[Data provided]
========================

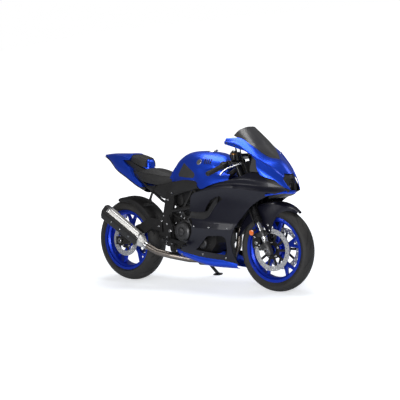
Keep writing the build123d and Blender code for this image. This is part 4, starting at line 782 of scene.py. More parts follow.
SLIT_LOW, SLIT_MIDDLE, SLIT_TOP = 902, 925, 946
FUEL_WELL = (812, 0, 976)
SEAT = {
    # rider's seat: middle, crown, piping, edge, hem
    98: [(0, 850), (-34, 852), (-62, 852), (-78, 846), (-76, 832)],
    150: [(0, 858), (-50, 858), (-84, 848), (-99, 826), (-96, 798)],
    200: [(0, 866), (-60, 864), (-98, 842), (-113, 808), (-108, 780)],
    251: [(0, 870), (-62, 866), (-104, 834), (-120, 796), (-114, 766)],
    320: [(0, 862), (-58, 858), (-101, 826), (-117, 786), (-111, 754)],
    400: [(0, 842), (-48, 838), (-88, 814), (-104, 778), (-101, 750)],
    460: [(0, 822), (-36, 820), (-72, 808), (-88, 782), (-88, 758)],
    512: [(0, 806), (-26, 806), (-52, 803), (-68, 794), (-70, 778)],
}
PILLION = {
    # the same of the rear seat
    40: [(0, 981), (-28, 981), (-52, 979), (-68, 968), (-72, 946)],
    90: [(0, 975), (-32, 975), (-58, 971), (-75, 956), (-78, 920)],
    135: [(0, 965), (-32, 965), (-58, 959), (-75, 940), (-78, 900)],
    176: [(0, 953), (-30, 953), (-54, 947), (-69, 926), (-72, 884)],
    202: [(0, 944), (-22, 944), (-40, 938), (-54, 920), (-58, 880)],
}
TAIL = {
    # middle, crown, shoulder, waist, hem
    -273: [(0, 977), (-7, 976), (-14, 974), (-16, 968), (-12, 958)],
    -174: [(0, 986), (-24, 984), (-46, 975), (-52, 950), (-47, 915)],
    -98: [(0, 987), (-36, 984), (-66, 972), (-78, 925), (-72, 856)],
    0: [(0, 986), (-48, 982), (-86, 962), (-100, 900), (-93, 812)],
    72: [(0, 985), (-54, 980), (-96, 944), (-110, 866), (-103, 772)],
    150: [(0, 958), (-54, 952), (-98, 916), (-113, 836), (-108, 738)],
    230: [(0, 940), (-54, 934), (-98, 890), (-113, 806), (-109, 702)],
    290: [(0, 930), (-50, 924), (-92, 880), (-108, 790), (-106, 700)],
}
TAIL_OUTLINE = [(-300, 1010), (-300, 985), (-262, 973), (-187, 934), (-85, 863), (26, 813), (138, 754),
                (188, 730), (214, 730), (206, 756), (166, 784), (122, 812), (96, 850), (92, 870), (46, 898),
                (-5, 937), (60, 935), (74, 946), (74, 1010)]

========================

[Set exercise]
Repeat the listing exactly, from its first line to its last.

[Output of the task]
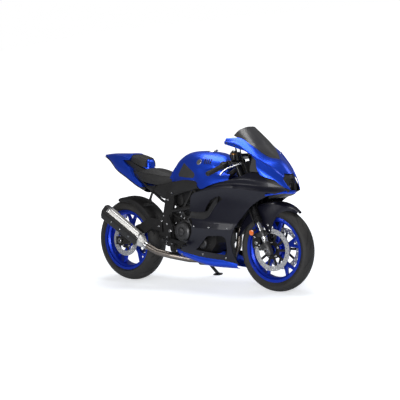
Keep writing the build123d and Blender code for this image. This is part 4, starting at line 782 of scene.py. More parts follow.
SLIT_LOW, SLIT_MIDDLE, SLIT_TOP = 902, 925, 946
FUEL_WELL = (812, 0, 976)
SEAT = {
    # rider's seat: middle, crown, piping, edge, hem
    98: [(0, 850), (-34, 852), (-62, 852), (-78, 846), (-76, 832)],
    150: [(0, 858), (-50, 858), (-84, 848), (-99, 826), (-96, 798)],
    200: [(0, 866), (-60, 864), (-98, 842), (-113, 808), (-108, 780)],
    251: [(0, 870), (-62, 866), (-104, 834), (-120, 796), (-114, 766)],
    320: [(0, 862), (-58, 858), (-101, 826), (-117, 786), (-111, 754)],
    400: [(0, 842), (-48, 838), (-88, 814), (-104, 778), (-101, 750)],
    460: [(0, 822), (-36, 820), (-72, 808), (-88, 782), (-88, 758)],
    512: [(0, 806), (-26, 806), (-52, 803), (-68, 794), (-70, 778)],
}
PILLION = {
    # the same of the rear seat
    40: [(0, 981), (-28, 981), (-52, 979), (-68, 968), (-72, 946)],
    90: [(0, 975), (-32, 975), (-58, 971), (-75, 956), (-78, 920)],
    135: [(0, 965), (-32, 965), (-58, 959), (-75, 940), (-78, 900)],
    176: [(0, 953), (-30, 953), (-54, 947), (-69, 926), (-72, 884)],
    202: [(0, 944), (-22, 944), (-40, 938), (-54, 920), (-58, 880)],
}
TAIL = {
    # middle, crown, shoulder, waist, hem
    -273: [(0, 977), (-7, 976), (-14, 974), (-16, 968), (-12, 958)],
    -174: [(0, 986), (-24, 984), (-46, 975), (-52, 950), (-47, 915)],
    -98: [(0, 987), (-36, 984), (-66, 972), (-78, 925), (-72, 856)],
    0: [(0, 986), (-48, 982), (-86, 962), (-100, 900), (-93, 812)],
    72: [(0, 985), (-54, 980), (-96, 944), (-110, 866), (-103, 772)],
    150: [(0, 958), (-54, 952), (-98, 916), (-113, 836), (-108, 738)],
    230: [(0, 940), (-54, 934), (-98, 890), (-113, 806), (-109, 702)],
    290: [(0, 930), (-50, 924), (-92, 880), (-108, 790), (-106, 700)],
}
TAIL_OUTLINE = [(-300, 1010), (-300, 985), (-262, 973), (-187, 934), (-85, 863), (26, 813), (138, 754),
                (188, 730), (214, 730), (206, 756), (166, 784), (122, 812), (96, 850), (92, 870), (46, 898),
                (-5, 937), (60, 935), (74, 946), (74, 1010)]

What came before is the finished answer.